• **Problem description**: Make an exact copy of all the records.

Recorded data
···

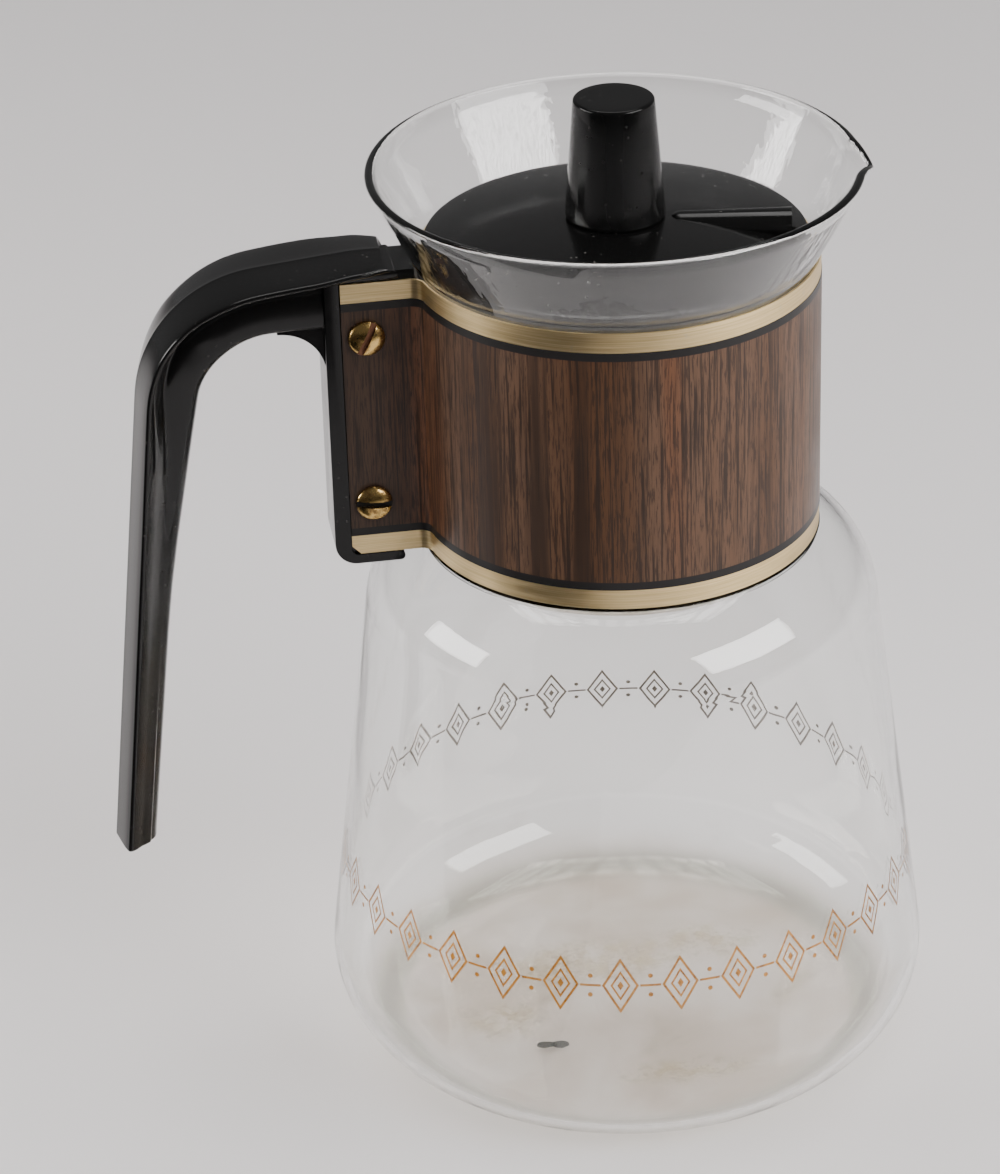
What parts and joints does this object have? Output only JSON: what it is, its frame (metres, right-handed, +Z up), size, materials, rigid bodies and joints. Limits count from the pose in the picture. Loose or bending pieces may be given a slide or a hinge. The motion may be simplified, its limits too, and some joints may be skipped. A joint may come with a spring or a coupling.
{
  "type": "glass coffee carafe",
  "caption": "Glass coffee carafe with a flared rim, a clamped neck band, a side handle and a lift-off domed lid with a knob and a hooded pouring slot.",
  "frame": {"origin": "on the vessel's axis, at the plane that the base rests on", "axes": "+Z up along the vessel's axis, the handle towards -X and the pouring lip near +X, turned 8 degrees towards -Y"},
  "size_m": [0.2112, 0.156, 0.2609],
  "materials": {
    "clear_glass": "clear, polished",
    "liner_plastic": "matte",
    "gilt_metal": "bright gilt, slightly worn",
    "woodgrain_print": "glossy printed wood grain",
    "handle_plastic": "glossy moulded phenolic",
    "lid_plastic": "glossy moulded phenolic",
    "knob_plastic": "satin moulded phenolic",
    "seal_rubber": "matte",
    "screw_metal": "aged plated steel"
  },
  "bodies": {
    "root": {"glass_vessel": "clear_glass", "neck_liner": "liner_plastic", "neck_band": "gilt_metal", "woodgrain_foil": "woodgrain_print", "handle": "handle_plastic", "handle_screw_upper": "screw_metal", "handle_screw_lower": "screw_metal", "handle_nut_upper": "screw_metal", "handle_nut_lower": "screw_metal", "handle_washer_upper": "screw_metal", "handle_washer_lower": "screw_metal"},
    "lid_ring": {"lid_seal_ring": "seal_rubber"},
    "lid": {"lid_cover": "lid_plastic", "lid_knob": "knob_plastic", "lid_knob_screw": "screw_metal", "lid_knob_washer": "screw_metal"}
  },
  "joints": [
    {"name": "lid_lift", "type": "slide", "parent": "root", "child": "lid_ring", "axis": [0, 0, 1], "range_m": [0, 0.06]},
    {"name": "lid_turn", "type": "hinge", "parent": "lid_ring", "child": "lid", "pos_m": [0, 0, 0.2225], "axis": [0, 0, 1], "continuous": true}
  ]
}
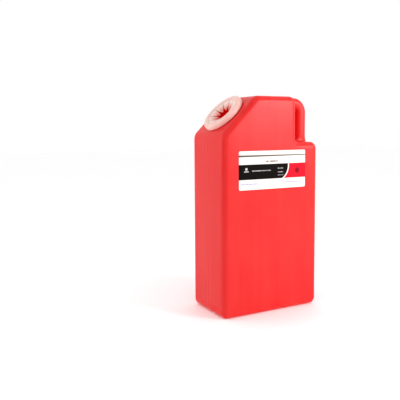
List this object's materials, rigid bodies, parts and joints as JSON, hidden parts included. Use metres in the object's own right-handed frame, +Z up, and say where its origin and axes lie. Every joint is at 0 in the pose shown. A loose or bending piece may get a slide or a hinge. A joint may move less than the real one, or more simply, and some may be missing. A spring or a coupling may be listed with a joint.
{
  "type": "sharps container",
  "caption": "Tall red bottle for used sharps, with a slanted corner mouth, white collar, inward-bending petal insert and moulded side grip.",
  "frame": {"origin": "middle of the base, on the floor", "axes": "+Z up, front face and label at -Y, mouth at the upper -X corner, grip at +X"},
  "size_m": [0.2314, 0.1297, 0.44],
  "materials": {
    "bottle_red": "red blow-moulded polyethylene, satin, faint vertical draw lines",
    "seal_grey": "soft grey foam rubber",
    "collar_white": "milky white polypropylene, smooth",
    "petal_white": "thin milky polyethylene that lets the red below show through",
    "label_print": "white film label with a black band and a crimson block, no lettering"
  },
  "bodies": {
    "bottle": {"body_shell": "bottle_red", "neck_seal": "seal_grey", "collar": "collar_white", "insert_ring": "petal_white", "front_label": "label_print"},
    "petal_01": {"petal_01": "petal_white"},
    "petal_02": {"petal_02": "petal_white"},
    "petal_03": {"petal_03": "petal_white"},
    "petal_04": {"petal_04": "petal_white"},
    "petal_05": {"petal_05": "petal_white"},
    "petal_06": {"petal_06": "petal_white"},
    "petal_07": {"petal_07": "petal_white"},
    "petal_08": {"petal_08": "petal_white"},
    "petal_09": {"petal_09": "petal_white"},
    "petal_10": {"petal_10": "petal_white"}
  },
  "joints": [
    {"name": "petal_hinge_01", "type": "hinge", "parent": "bottle", "child": "petal_01", "pos_m": [-0.05874, -0.00542, 0.42922], "axis": [-0.1228, -0.9848, -0.1228], "range_deg": [0, 50], "stiffness_Nm_per_rad": 0.02},
    {"name": "petal_hinge_02", "type": "hinge", "parent": "bottle", "child": "petal_02", "pos_m": [-0.06064, 0.01368, 0.42732], "axis": [0.31, -0.8988, 0.31], "range_deg": [0, 50], "stiffness_Nm_per_rad": 0.02},
    {"name": "petal_hinge_03", "type": "hinge", "parent": "bottle", "child": "petal_03", "pos_m": [-0.07011, 0.02755, 0.41785], "axis": [0.6243, -0.4695, 0.6243], "range_deg": [0, 50], "stiffness_Nm_per_rad": 0.02},
    {"name": "petal_hinge_04", "type": "hinge", "parent": "bottle", "child": "petal_04", "pos_m": [-0.08354, 0.0309, 0.40442], "axis": [0.7002, 0.1392, 0.7002], "range_deg": [0, 50], "stiffness_Nm_per_rad": 0.02},
    {"name": "petal_hinge_05", "type": "hinge", "parent": "bottle", "child": "petal_05", "pos_m": [-0.09579, 0.02244, 0.39216], "axis": [0.5087, 0.6947, 0.5087], "range_deg": [0, 50], "stiffness_Nm_per_rad": 0.02},
    {"name": "petal_hinge_06", "type": "hinge", "parent": "bottle", "child": "petal_06", "pos_m": [-0.10219, 0.00542, 0.38576], "axis": [0.1228, 0.9848, 0.1228], "range_deg": [0, 50], "stiffness_Nm_per_rad": 0.02},
    {"name": "petal_hinge_07", "type": "hinge", "parent": "bottle", "child": "petal_07", "pos_m": [-0.10029, -0.01368, 0.38766], "axis": [-0.31, 0.8988, -0.31], "range_deg": [0, 50], "stiffness_Nm_per_rad": 0.02},
    {"name": "petal_hinge_08", "type": "hinge", "parent": "bottle", "child": "petal_08", "pos_m": [-0.09082, -0.02755, 0.39713], "axis": [-0.6243, 0.4695, -0.6243], "range_deg": [0, 50], "stiffness_Nm_per_rad": 0.02},
    {"name": "petal_hinge_09", "type": "hinge", "parent": "bottle", "child": "petal_09", "pos_m": [-0.07739, -0.0309, 0.41056], "axis": [-0.7002, -0.1392, -0.7002], "range_deg": [0, 50], "stiffness_Nm_per_rad": 0.02},
    {"name": "petal_hinge_10", "type": "hinge", "parent": "bottle", "child": "petal_10", "pos_m": [-0.06514, -0.02244, 0.42282], "axis": [-0.5087, -0.6947, -0.5087], "range_deg": [0, 50], "stiffness_Nm_per_rad": 0.02}
  ]
}
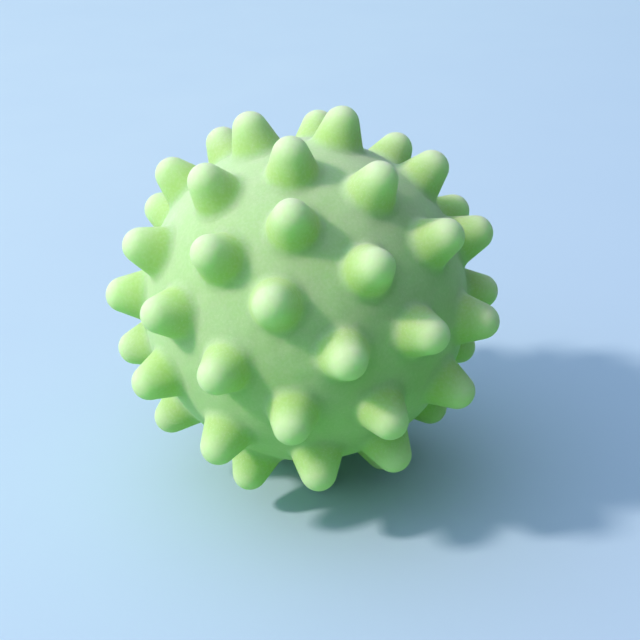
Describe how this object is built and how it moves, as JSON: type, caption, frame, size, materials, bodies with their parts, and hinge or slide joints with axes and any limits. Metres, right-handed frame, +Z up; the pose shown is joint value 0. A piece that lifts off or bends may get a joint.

···

• **Task answer**:
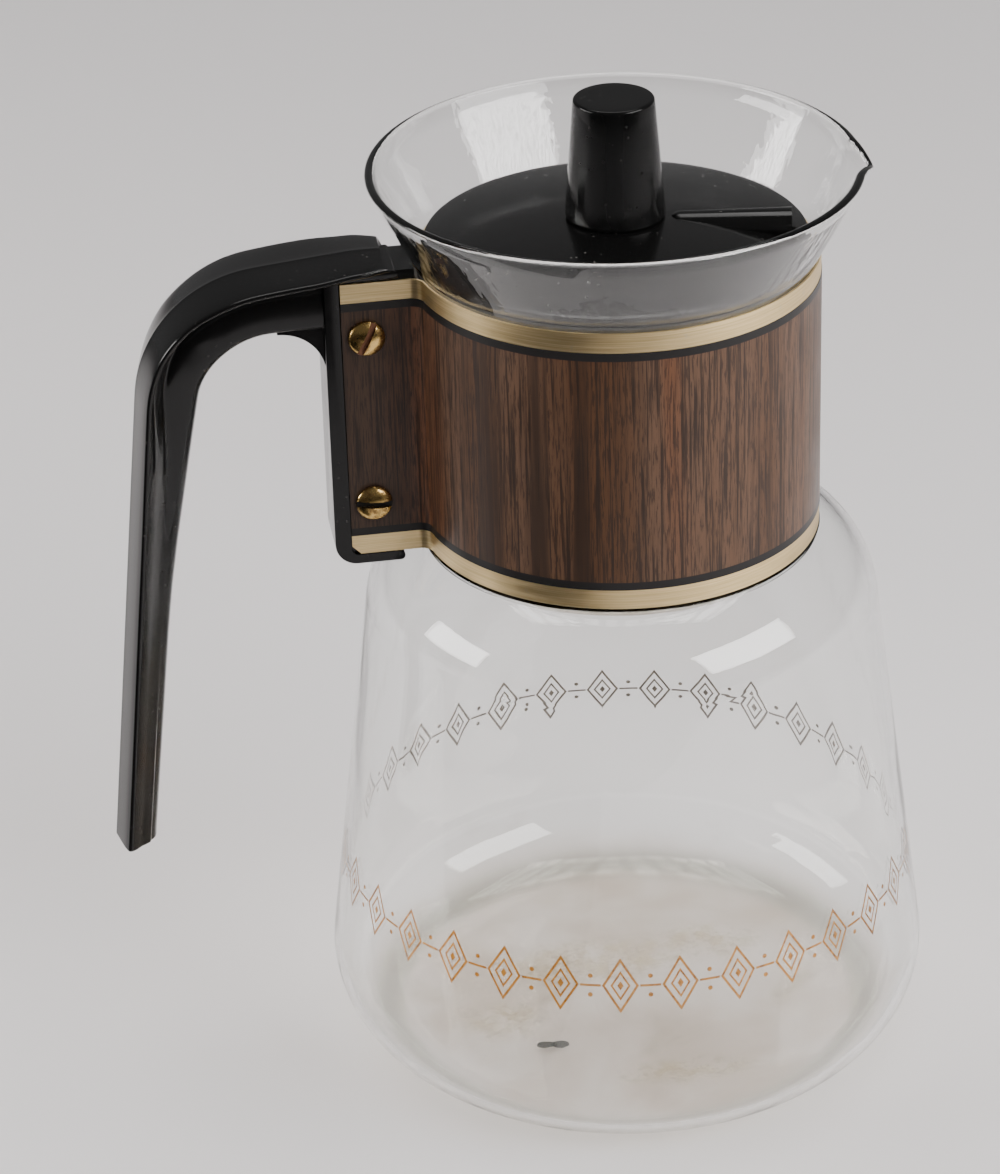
What parts and joints does this object have? Output only JSON: what it is, its frame (metres, right-handed, +Z up), size, materials, rigid bodies and joints. Limits count from the pose in the picture. Loose or bending pieces may be given a slide or a hinge. The motion may be simplified, its limits too, and some joints may be skipped. A joint may come with a spring or a coupling.
{
  "type": "glass coffee carafe",
  "caption": "Glass coffee carafe with a flared rim, a clamped neck band, a side handle and a lift-off domed lid with a knob and a hooded pouring slot.",
  "frame": {"origin": "on the vessel's axis, at the plane that the base rests on", "axes": "+Z up along the vessel's axis, the handle towards -X and the pouring lip near +X, turned 8 degrees towards -Y"},
  "size_m": [0.2112, 0.156, 0.2609],
  "materials": {
    "clear_glass": "clear, polished",
    "liner_plastic": "matte",
    "gilt_metal": "bright gilt, slightly worn",
    "woodgrain_print": "glossy printed wood grain",
    "handle_plastic": "glossy moulded phenolic",
    "lid_plastic": "glossy moulded phenolic",
    "knob_plastic": "satin moulded phenolic",
    "seal_rubber": "matte",
    "screw_metal": "aged plated steel"
  },
  "bodies": {
    "root": {"glass_vessel": "clear_glass", "neck_liner": "liner_plastic", "neck_band": "gilt_metal", "woodgrain_foil": "woodgrain_print", "handle": "handle_plastic", "handle_screw_upper": "screw_metal", "handle_screw_lower": "screw_metal", "handle_nut_upper": "screw_metal", "handle_nut_lower": "screw_metal", "handle_washer_upper": "screw_metal", "handle_washer_lower": "screw_metal"},
    "lid_ring": {"lid_seal_ring": "seal_rubber"},
    "lid": {"lid_cover": "lid_plastic", "lid_knob": "knob_plastic", "lid_knob_screw": "screw_metal", "lid_knob_washer": "screw_metal"}
  },
  "joints": [
    {"name": "lid_lift", "type": "slide", "parent": "root", "child": "lid_ring", "axis": [0, 0, 1], "range_m": [0, 0.06]},
    {"name": "lid_turn", "type": "hinge", "parent": "lid_ring", "child": "lid", "pos_m": [0, 0, 0.2225], "axis": [0, 0, 1], "continuous": true}
  ]
}
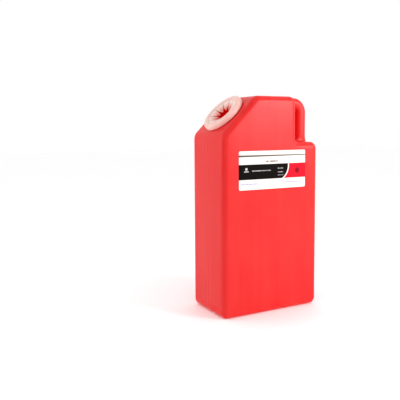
List this object's materials, rigid bodies, parts and joints as JSON, hidden parts included. Use metres in the object's own right-handed frame, +Z up, and say where its origin and axes lie. Every joint is at 0 in the pose shown. A loose or bending piece may get a slide or a hinge. A joint may move less than the real one, or more simply, and some may be missing. A spring or a coupling may be listed with a joint.
{
  "type": "sharps container",
  "caption": "Tall red bottle for used sharps, with a slanted corner mouth, white collar, inward-bending petal insert and moulded side grip.",
  "frame": {"origin": "middle of the base, on the floor", "axes": "+Z up, front face and label at -Y, mouth at the upper -X corner, grip at +X"},
  "size_m": [0.2314, 0.1297, 0.44],
  "materials": {
    "bottle_red": "red blow-moulded polyethylene, satin, faint vertical draw lines",
    "seal_grey": "soft grey foam rubber",
    "collar_white": "milky white polypropylene, smooth",
    "petal_white": "thin milky polyethylene that lets the red below show through",
    "label_print": "white film label with a black band and a crimson block, no lettering"
  },
  "bodies": {
    "bottle": {"body_shell": "bottle_red", "neck_seal": "seal_grey", "collar": "collar_white", "insert_ring": "petal_white", "front_label": "label_print"},
    "petal_01": {"petal_01": "petal_white"},
    "petal_02": {"petal_02": "petal_white"},
    "petal_03": {"petal_03": "petal_white"},
    "petal_04": {"petal_04": "petal_white"},
    "petal_05": {"petal_05": "petal_white"},
    "petal_06": {"petal_06": "petal_white"},
    "petal_07": {"petal_07": "petal_white"},
    "petal_08": {"petal_08": "petal_white"},
    "petal_09": {"petal_09": "petal_white"},
    "petal_10": {"petal_10": "petal_white"}
  },
  "joints": [
    {"name": "petal_hinge_01", "type": "hinge", "parent": "bottle", "child": "petal_01", "pos_m": [-0.05874, -0.00542, 0.42922], "axis": [-0.1228, -0.9848, -0.1228], "range_deg": [0, 50], "stiffness_Nm_per_rad": 0.02},
    {"name": "petal_hinge_02", "type": "hinge", "parent": "bottle", "child": "petal_02", "pos_m": [-0.06064, 0.01368, 0.42732], "axis": [0.31, -0.8988, 0.31], "range_deg": [0, 50], "stiffness_Nm_per_rad": 0.02},
    {"name": "petal_hinge_03", "type": "hinge", "parent": "bottle", "child": "petal_03", "pos_m": [-0.07011, 0.02755, 0.41785], "axis": [0.6243, -0.4695, 0.6243], "range_deg": [0, 50], "stiffness_Nm_per_rad": 0.02},
    {"name": "petal_hinge_04", "type": "hinge", "parent": "bottle", "child": "petal_04", "pos_m": [-0.08354, 0.0309, 0.40442], "axis": [0.7002, 0.1392, 0.7002], "range_deg": [0, 50], "stiffness_Nm_per_rad": 0.02},
    {"name": "petal_hinge_05", "type": "hinge", "parent": "bottle", "child": "petal_05", "pos_m": [-0.09579, 0.02244, 0.39216], "axis": [0.5087, 0.6947, 0.5087], "range_deg": [0, 50], "stiffness_Nm_per_rad": 0.02},
    {"name": "petal_hinge_06", "type": "hinge", "parent": "bottle", "child": "petal_06", "pos_m": [-0.10219, 0.00542, 0.38576], "axis": [0.1228, 0.9848, 0.1228], "range_deg": [0, 50], "stiffness_Nm_per_rad": 0.02},
    {"name": "petal_hinge_07", "type": "hinge", "parent": "bottle", "child": "petal_07", "pos_m": [-0.10029, -0.01368, 0.38766], "axis": [-0.31, 0.8988, -0.31], "range_deg": [0, 50], "stiffness_Nm_per_rad": 0.02},
    {"name": "petal_hinge_08", "type": "hinge", "parent": "bottle", "child": "petal_08", "pos_m": [-0.09082, -0.02755, 0.39713], "axis": [-0.6243, 0.4695, -0.6243], "range_deg": [0, 50], "stiffness_Nm_per_rad": 0.02},
    {"name": "petal_hinge_09", "type": "hinge", "parent": "bottle", "child": "petal_09", "pos_m": [-0.07739, -0.0309, 0.41056], "axis": [-0.7002, -0.1392, -0.7002], "range_deg": [0, 50], "stiffness_Nm_per_rad": 0.02},
    {"name": "petal_hinge_10", "type": "hinge", "parent": "bottle", "child": "petal_10", "pos_m": [-0.06514, -0.02244, 0.42282], "axis": [-0.5087, -0.6947, -0.5087], "range_deg": [0, 50], "stiffness_Nm_per_rad": 0.02}
  ]
}
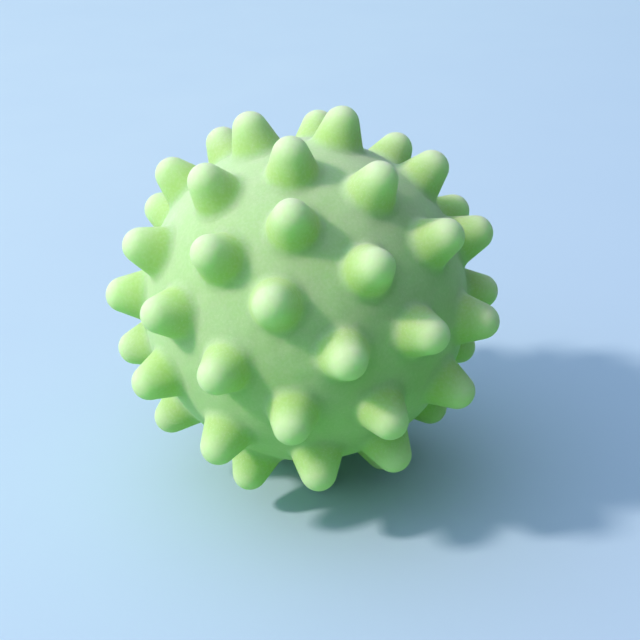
Describe how this object is built and how it moves, as JSON: type, caption, frame, size, materials, bodies with their parts, and hinge or slide joints with axes and any limits. Metres, right-handed frame, +Z up; the pose shown is joint value 0. A piece that lifts off or bends may get a joint.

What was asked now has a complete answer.